Svadhyaya: Yoga Teacher Training… 5-1-13

I was supposed to blog about what was outstanding from the anatomy lesson on Sunday but I had to miss this weekend of training. California Spirit Fest was simply amazing and I missed the camaraderie and stimulating learning that has become part of my life since early in January. So this blog reflects the three qustions I answered about svadhyaya—the niyama that encourages us to take on self-study as a lifelong habit.

Svadhyaya

a) This teacher training is a beautiful well-mapped road in self study. Svadhyaya is my nature and has been as far back as I can remember. I have self-reflective poems from when I was ten years old, philosophical book reports from way back and a memory of deep listening to and reading from Baba Ram Dass well when I was but 18 years old. I don’t feel the need to make a plan for continuing education for when we are done with this course work because I will always be sniffing around for the next attention puller. That being said, it would be really useful to pull each asana sheet out and keep honing it. I dig around and find what is ringing true in my personal unfolding and that investigation becomes in service to what will come forth in the classroom. Each week in this current chakra journey has been like that. Now that we have really rooted into that instinctual survival, that ancestral lineage, and discovered the 2 bellies–tender & powerful—I wasn’t sure where to go with anahata. But during the memorial service in Sedona, I felt how the free flow of emotions happens when the heart channel is clear. That all the stuff that brews in 2 and seeks expression in 3 needs to funnel through 4 unabated—no forcing, no holding back, the way it is with children (thank you Rilke). I never quite felt it like this before; I could circle the chakras 50 more times and keep learning. Same with the yamas/niyamas. For me the key is keeping my awareness perspective all inclusive and broad. That way when something grabs my attention, I can naturally zero in and investigate.
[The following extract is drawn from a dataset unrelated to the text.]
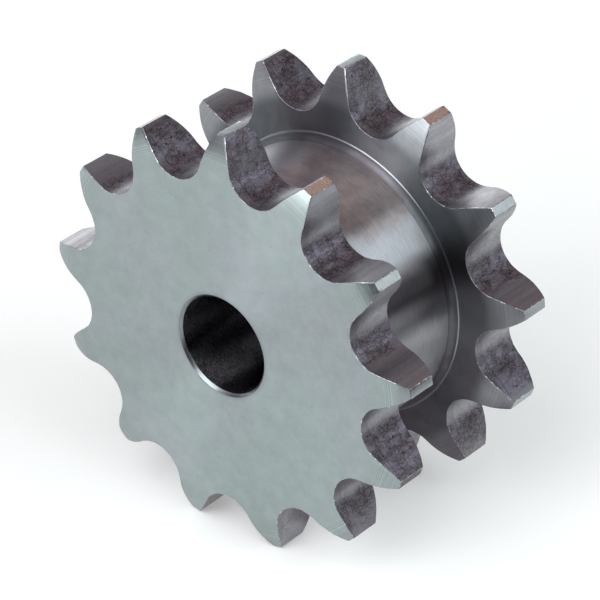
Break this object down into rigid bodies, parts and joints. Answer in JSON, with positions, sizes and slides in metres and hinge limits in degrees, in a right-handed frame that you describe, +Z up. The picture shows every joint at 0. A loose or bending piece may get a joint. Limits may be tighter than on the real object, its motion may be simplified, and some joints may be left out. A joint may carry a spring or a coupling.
{
  "type": "double single chain sprocket",
  "caption": "Double single roller chain sprocket: toothed rings at both ends of a plain barrel with a chamfered bore, for driving separate roller chains from one shaft.",
  "frame": {"origin": "middle of the bore, halfway between the two end faces", "axes": "+Y along the bore, away from the pictured end face; +Z up, with a tooth gap straight below the bore and a tooth straight above it"},
  "size_m": [0.0864, 0.0446, 0.0858],
  "materials": {
    "steel": "machined, with fine turning and cutter marks"
  },
  "bodies": {
    "root": {"double_sprocket": "steel"}
  },
  "joints": []
}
b) I suppose I really don’t have much patience for super-challenging writing so I looked for a sutra translation more spoon-feeding nature. I am more interested in getting the basics, just enough to send me on my way to feel what is in it for me. Too much information or information I cannot really access frustrates me. I appreciated Mary Paffard’s out of the box slant on the sutras that challenged me to take on a new perspective, a great source of inspiration.

c) My deepest teacher of the last dozen years has been Gabrielle and even in her death, she continues to inspire me. She was never someone I was close to, a very private person, holding herself distant to most students, though not all. There was a clique-like atmosphere around her, an edginess, a danger I was aware of, did not know what it was really about but it drew me in, along with the substance of the teaching. I had been a good girl a long time and this wicked sensibility really intrigued me. Now in her passing the information is tumbling out and it is all much more clear and every day she becomes more and more human. I went through some real anger (and still am moving through that) along with deep sadness and there is a healthy dose of fear about the future. All of this unraveling has paralleled this training…quite interesting. So I would have to say that she was so NOT a serve it up on a plate teacher. She kept you moving until you were so fucking empty that whatever emerged had to be your authentic truth because nothing else was possible. I am grateful for the hours and hours I spent under her careful tutelage but none of them were simple or easy or spoon fed—every moment was held in the spirit of investigation, she was part of the circle of trackers, no one was in the middle or at the top. She took the life long seeker that I was, stripped away a lot of the baggage, amped up my awareness, honed my attention, crafted a keen witness and set me free. Grateful.